To keep your child’s heart healthy, here are some of the things you can do to reduce the risk of or prevent heart diseases:
1. Eat Healthy Food
A well-balanced diet is crucial for children to prevent heart diseases and encourage healthy development and growth. Diets that prevent heart disease contain two parts. The first part is maintaining the right level of daily calories. Eating too many calories may cause weight gain, affecting one’s heart health.
The second part is limiting fat intake. Children should avoid taking in too much fat, particularly saturated fats. It’s because saturated fats are solid at room temperature.

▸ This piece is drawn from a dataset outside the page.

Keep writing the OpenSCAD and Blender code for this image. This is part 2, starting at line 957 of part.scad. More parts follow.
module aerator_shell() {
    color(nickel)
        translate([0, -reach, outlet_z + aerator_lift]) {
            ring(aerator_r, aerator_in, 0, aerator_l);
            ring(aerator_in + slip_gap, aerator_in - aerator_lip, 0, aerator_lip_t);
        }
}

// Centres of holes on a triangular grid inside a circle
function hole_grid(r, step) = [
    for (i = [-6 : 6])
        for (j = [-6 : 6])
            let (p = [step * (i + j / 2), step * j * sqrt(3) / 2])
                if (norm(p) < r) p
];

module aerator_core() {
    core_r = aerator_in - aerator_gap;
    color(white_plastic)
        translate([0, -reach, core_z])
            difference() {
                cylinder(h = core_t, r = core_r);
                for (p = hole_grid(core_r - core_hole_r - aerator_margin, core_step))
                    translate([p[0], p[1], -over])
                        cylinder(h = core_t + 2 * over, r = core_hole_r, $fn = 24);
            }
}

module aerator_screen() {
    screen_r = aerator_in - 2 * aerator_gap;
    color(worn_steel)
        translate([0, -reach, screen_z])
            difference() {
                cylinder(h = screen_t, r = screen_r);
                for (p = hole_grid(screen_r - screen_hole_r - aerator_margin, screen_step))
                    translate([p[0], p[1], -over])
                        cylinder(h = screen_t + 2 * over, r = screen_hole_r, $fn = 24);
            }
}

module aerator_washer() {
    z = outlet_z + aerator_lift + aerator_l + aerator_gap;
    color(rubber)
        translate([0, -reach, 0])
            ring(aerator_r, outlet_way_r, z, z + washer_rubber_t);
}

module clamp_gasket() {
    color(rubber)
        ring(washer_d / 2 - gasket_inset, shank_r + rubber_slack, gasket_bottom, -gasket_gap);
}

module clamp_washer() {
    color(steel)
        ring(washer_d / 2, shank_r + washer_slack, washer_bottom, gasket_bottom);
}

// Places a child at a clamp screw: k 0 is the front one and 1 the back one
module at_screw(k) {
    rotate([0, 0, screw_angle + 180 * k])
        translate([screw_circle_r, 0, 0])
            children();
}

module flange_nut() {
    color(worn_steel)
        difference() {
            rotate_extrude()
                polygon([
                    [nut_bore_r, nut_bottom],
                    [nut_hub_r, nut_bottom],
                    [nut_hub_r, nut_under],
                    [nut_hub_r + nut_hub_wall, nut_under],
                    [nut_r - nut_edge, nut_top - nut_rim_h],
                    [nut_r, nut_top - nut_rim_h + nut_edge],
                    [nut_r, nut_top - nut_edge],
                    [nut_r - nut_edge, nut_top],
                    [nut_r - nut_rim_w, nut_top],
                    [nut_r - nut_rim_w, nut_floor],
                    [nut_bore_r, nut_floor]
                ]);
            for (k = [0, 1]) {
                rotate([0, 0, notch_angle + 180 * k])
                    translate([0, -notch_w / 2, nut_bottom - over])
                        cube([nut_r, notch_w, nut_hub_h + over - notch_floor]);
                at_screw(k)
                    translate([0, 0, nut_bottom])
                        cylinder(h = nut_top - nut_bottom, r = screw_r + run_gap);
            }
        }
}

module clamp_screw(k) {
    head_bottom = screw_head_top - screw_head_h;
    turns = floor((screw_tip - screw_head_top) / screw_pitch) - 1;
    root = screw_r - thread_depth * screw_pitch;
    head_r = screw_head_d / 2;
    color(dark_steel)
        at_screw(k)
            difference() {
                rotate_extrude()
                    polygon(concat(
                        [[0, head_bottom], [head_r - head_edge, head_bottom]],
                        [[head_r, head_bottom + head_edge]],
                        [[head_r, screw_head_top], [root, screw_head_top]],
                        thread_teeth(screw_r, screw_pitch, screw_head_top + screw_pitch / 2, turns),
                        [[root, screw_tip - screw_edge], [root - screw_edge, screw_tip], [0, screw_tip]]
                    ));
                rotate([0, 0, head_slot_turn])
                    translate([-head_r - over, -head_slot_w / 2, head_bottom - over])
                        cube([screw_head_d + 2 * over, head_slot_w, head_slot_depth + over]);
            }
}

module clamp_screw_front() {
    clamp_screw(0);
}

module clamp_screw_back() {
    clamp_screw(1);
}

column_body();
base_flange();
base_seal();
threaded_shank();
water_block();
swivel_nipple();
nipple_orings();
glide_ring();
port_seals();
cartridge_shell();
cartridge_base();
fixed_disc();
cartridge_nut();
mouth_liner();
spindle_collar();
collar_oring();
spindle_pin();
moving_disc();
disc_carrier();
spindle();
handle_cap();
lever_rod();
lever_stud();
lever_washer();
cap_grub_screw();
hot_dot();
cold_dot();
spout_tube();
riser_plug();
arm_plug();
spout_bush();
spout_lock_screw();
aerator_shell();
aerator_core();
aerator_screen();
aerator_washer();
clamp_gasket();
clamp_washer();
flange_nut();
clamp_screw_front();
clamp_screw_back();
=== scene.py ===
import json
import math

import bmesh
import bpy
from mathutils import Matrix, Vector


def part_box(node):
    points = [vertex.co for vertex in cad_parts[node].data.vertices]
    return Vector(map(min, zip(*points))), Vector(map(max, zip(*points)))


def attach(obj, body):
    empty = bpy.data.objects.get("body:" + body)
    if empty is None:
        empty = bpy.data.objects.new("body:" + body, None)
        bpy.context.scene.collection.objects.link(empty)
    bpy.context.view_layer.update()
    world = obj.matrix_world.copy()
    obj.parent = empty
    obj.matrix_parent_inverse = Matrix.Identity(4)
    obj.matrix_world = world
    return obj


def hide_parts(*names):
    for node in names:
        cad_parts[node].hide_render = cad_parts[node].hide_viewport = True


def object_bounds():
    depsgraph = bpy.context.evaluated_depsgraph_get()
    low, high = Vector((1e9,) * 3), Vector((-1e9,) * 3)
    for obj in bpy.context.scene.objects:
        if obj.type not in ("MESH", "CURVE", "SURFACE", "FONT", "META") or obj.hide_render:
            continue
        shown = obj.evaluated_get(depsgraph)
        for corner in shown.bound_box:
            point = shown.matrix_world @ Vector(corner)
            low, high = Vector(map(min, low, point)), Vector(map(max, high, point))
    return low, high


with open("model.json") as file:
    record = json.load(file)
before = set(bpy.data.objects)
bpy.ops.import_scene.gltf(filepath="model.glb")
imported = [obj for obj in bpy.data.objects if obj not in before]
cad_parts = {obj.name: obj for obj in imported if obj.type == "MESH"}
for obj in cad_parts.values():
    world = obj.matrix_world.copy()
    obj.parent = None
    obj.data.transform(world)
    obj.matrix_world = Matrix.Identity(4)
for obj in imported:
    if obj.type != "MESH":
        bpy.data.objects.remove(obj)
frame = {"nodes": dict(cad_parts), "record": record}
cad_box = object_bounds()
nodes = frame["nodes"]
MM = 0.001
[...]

To create a heart-healthy diet for your children and boost their heart health, here are the guidelines to remember:
- Watch portion sizes.
- Feed your children mostly vegetables and fruits, low-fat dairy, lean protein, and whole grains.
- Breastfeed babies as long as possible. Try breastfeeding your child for a year even if you introduce solid foods.

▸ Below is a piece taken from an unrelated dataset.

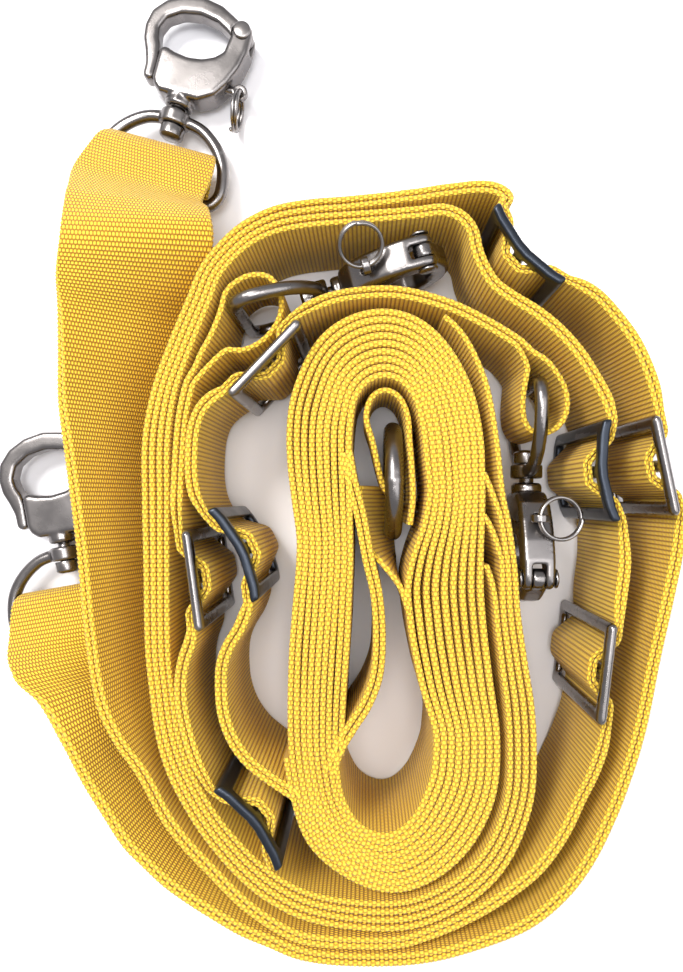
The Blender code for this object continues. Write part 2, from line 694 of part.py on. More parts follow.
HANK_OUTSIDE = [
    (-27.6, 33.3), (-28.6, 20.0), (-28.0, 10.0), (-26.6, 0.0), (-24.5, -13.0), (-25.0, -23.0),
    (-26.3, -35.0), (-27.8, -50.0), (-28.3, -66.0), (-28.0, -80.0), (-26.9, -91.0),
    (-24.2, -104.0), (-20.6, -114.5), (-14.5, -121.5), (-6.0, -127.3), (3.0, -131.5),
    (12.0, -132.6), (21.0, -129.5), (29.0, -124.5), (36.0, -117.5), (41.5, -108.5),
    (45.2, -98.5), (46.2, -88.0), (46.0, -76.0), (44.2, -62.0), (42.4, -45.0), (41.3, -30.0),
    (41.3, 18.0), (39.8, 29.0), (37.3, 38.5), (33.8, 46.0), (29.8, 52.5), (25.0, 58.3),
    (19.5, 62.8), (12.5, 65.8), (4.0, 66.6), (-5.0, 64.6), (-14.0, 59.6), (-20.4, 51.6),
    (-24.6, 42.0),
]
HANK_INSIDE = [
    (-3.6, 0.0), (-3.3, -20.0), (-4.7, -46.7), (-6.2, -66.0), (-7.0, -82.0), (-6.0, -96.0),
    (-2.5, -105.5), (4.0, -109.8), (10.5, -109.0), (16.0, -102.5), (20.0, -91.0),
    (21.2, -78.3), (16.0, -63.3), (12.6, -46.7), (10.6, -30.0), (13.0, -19.0), (17.7, -8.0),
    (19.9, 3.3), (18.6, 12.0), (17.6, 23.3), (16.2, 31.7), (12.4, 37.8), (6.7, 40.2),
    (0.6, 37.8), (-2.9, 32.0), (-3.6, 20.0),
]


def hank(name):
    points, faces = plate(HANK_OUTSIDE, 0.0, WEB_WIDTH)
    made = solid(name, points, faces, WEBBING)
    points, faces = plate(HANK_INSIDE, -5.0, WEB_WIDTH + 5.0)
    joined(made, solid(name + "_hole", points, faces, WEBBING, helper=True), "DIFFERENCE")


hank("hank")
ribbon(
    "hank_inner_strand",
    smooth(
        upright(
            [(1.2, -20.0), (3.9, -32.0), (4.8, -46.7), (3.8, -59.0), (0.3, -68.5), (-4.2, -75.6)]
        )
    ),
)

# The ring stands on edge in the top of the hank, with one strand through it.
ring_at = Vector((10.0, 6.8, RING_RADIUS + RING_ROD + 4.5))
ring_path = [(0.0, RING_RADIUS * math.cos(a), RING_RADIUS * math.sin(a)) for a in
             [2 * math.pi * i / 28 for i in range(28)]]
solid("centre_ring", *rod(ring_path, RING_ROD, 10, True, (1, 0, 0)), BRIGHT,
      Matrix.Translation(ring_at))
sling = [
    (13.4, -1.2, 22), (10.0, 0.6, 22), (6.6, 4.6, 24), (4.7, 11.0, 30), (2.6, 20.0, 36),
    (0.4, 28.0, 40), (2.2, 34.8, 40), (6.6, 37.4, 40), (11.4, 35.2, 40), (14.4, 29.0, 40),
    (15.2, 20.0, 40), (16.0, 10.0, 40), (16.3, 0.0, 40), (15.3, -8.5, 40),
]
ribbon(
    "ring_sling",
    smooth([[x, y, ring_at.z, 0, 180, width, SINGLE] for x, y, width in sling]),
)
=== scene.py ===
# %% [markdown]
# # A coiled strap set with four snap shackles
# Four legs of doubled yellow webbing are wound on edge into one coil. Each leg has a bright slide,
# a bowed dark slide and a snap shackle, and a round ring stands in the middle of the coil.
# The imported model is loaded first. It is the fixed frame that every finished piece has to fit.

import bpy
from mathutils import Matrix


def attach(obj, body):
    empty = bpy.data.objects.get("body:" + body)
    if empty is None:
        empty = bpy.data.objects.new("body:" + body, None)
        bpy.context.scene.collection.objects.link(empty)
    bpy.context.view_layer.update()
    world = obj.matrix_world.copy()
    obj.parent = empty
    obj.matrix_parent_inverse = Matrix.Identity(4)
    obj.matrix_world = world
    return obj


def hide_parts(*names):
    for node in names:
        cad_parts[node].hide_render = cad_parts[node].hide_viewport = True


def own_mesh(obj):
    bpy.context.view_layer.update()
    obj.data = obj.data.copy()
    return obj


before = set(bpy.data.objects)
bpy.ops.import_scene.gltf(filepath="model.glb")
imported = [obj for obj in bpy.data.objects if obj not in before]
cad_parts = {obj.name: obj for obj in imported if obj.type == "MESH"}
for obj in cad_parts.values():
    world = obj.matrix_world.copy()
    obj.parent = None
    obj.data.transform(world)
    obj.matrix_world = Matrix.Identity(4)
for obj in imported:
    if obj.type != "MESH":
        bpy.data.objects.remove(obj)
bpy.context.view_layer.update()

# %% [markdown]
# Every measure below is in millimetres, on the bench where the coil was laid out. One function
# turns such a point into Blender's metres and moves it to the place where the frame stands.

# %% Millimetres and places
import math

import bpy
import numpy as np
from mathutils import Matrix, Vector, noise

MM = 0.001
HOME = Vector((17.69, -18.77, 0.0))


def metres(point):
    return (Vector(point) + HOME) * MM


print("the camera's foot is at", metres((0, 0, 0)))

# %% [markdown]
# The finishes are built from shader nodes. A node takes three or four lines to make and join, so a
# few small helpers come first, and each finish then reads like the sum that it stands for.

# %% A helper for small node sums
def new_group(name, inputs, outputs):
    """A shader node group with named number or vector sockets. A name that starts with a capital
    V and a colon is a vector."""
    tree = bpy.data.node_groups.new(name, "ShaderNodeTree")
    for way, labels in (("INPUT", inputs), ("OUTPUT", outputs)):
        for label in labels:
            kind = "NodeSocketVector" if label.startswith("V:") else "NodeSocketFloat"
            tree.interface.new_socket(label.removeprefix("V:"), in_out=way, socket_type=kind)
    return tree, tree.nodes.new("NodeGroupInput"), tree.nodes.new("NodeGroupOutput")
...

- Never let them consume too many sugary drinks. Instead, give them low-fat milk and encourage them to drink more water.
- Avoid fast food often. If you eat out, choose healthy options and keep the portion sizes reasonable. For example, choose a grilled chilled sandwich rather than a bacon cheeseburger.
2. Exercise Daily
Physical activity is a crucial component of your kid’s overall well-being. It helps strengthen their heart and body. Moreover, exercise helps kids prevent heart-related conditions related to a sedentary lifestyle and inactivity.
The more you encourage your children to exercise or play, the sooner they’ll see the benefits of outdoor activities such as hide and seek, bike rides, and soccer. So, let your children perform activities at least three days a week to strengthen their bones and keep their hearts healthy.
3. Be A Role Model
Typically, children follow or copy their parents’ moves, habits, and behaviors. Therefore, being a role model to your children is vital to keep them healthy and avoid potential heart illnesses.
For best results, incorporate enjoyable activities in your daily routine instead of doing something like a chore. When activities are enjoyable, they’re likely to continue exercising as their bodies release feel-good hormones during any physical activity. Any activity that gets you and your children’s hearts pumping is always an excellent choice.
4. Let Kids Sleep Well
Aside from daily exercise and eating healthy foods, a good night’s sleep can also make a difference in preventing heart disease in kids. Not getting enough sleep may result in obesity and high blood pressure, affecting your kid’s heart health.
Children need to rest to focus and relax. Having a bedtime habit will help them wake up and fall asleep at a similar time each day. In addition, set up your kid’s room as a dark and quiet place to help them enjoy a good night’s sleep.
5. Reduce Your Kid’s Couch Time
Even if children frequently need quiet time to read and do homework, sitting for a long period isn’t healthy. For this reason, monitor your children's time watching television, using the internet, and playing video games. Schedule regular family activities as often as possible to lessen your children's couch or screen time.
6. Consult A Cardiologist
A regular medical checkup should be one of your priorities as a parent to prevent potential heart problems in children. Such stethoscope tests aren’t only a formality but a crucial part of a comprehensive plan that’ll keep your kid’s overall health in check.
Once your family doctor or pediatrician discovers abnormalities indicating potential heart-related conditions, consult a cardiologist. A qualified heart doctor can guide you through the steps that should be taken to ensure your kid’s heart gets the appropriate treatment and care.
While some heart diseases in children don’t have long-term effects on their health and may safely go untreated, other conditions may require immediate medical attention. Regardless of the case, an annual health checkup is essential. If abnormal symptoms or signs persist, consult a highly experienced and reliable pediatric cardiologist so that your child will receive effective treatment immediately.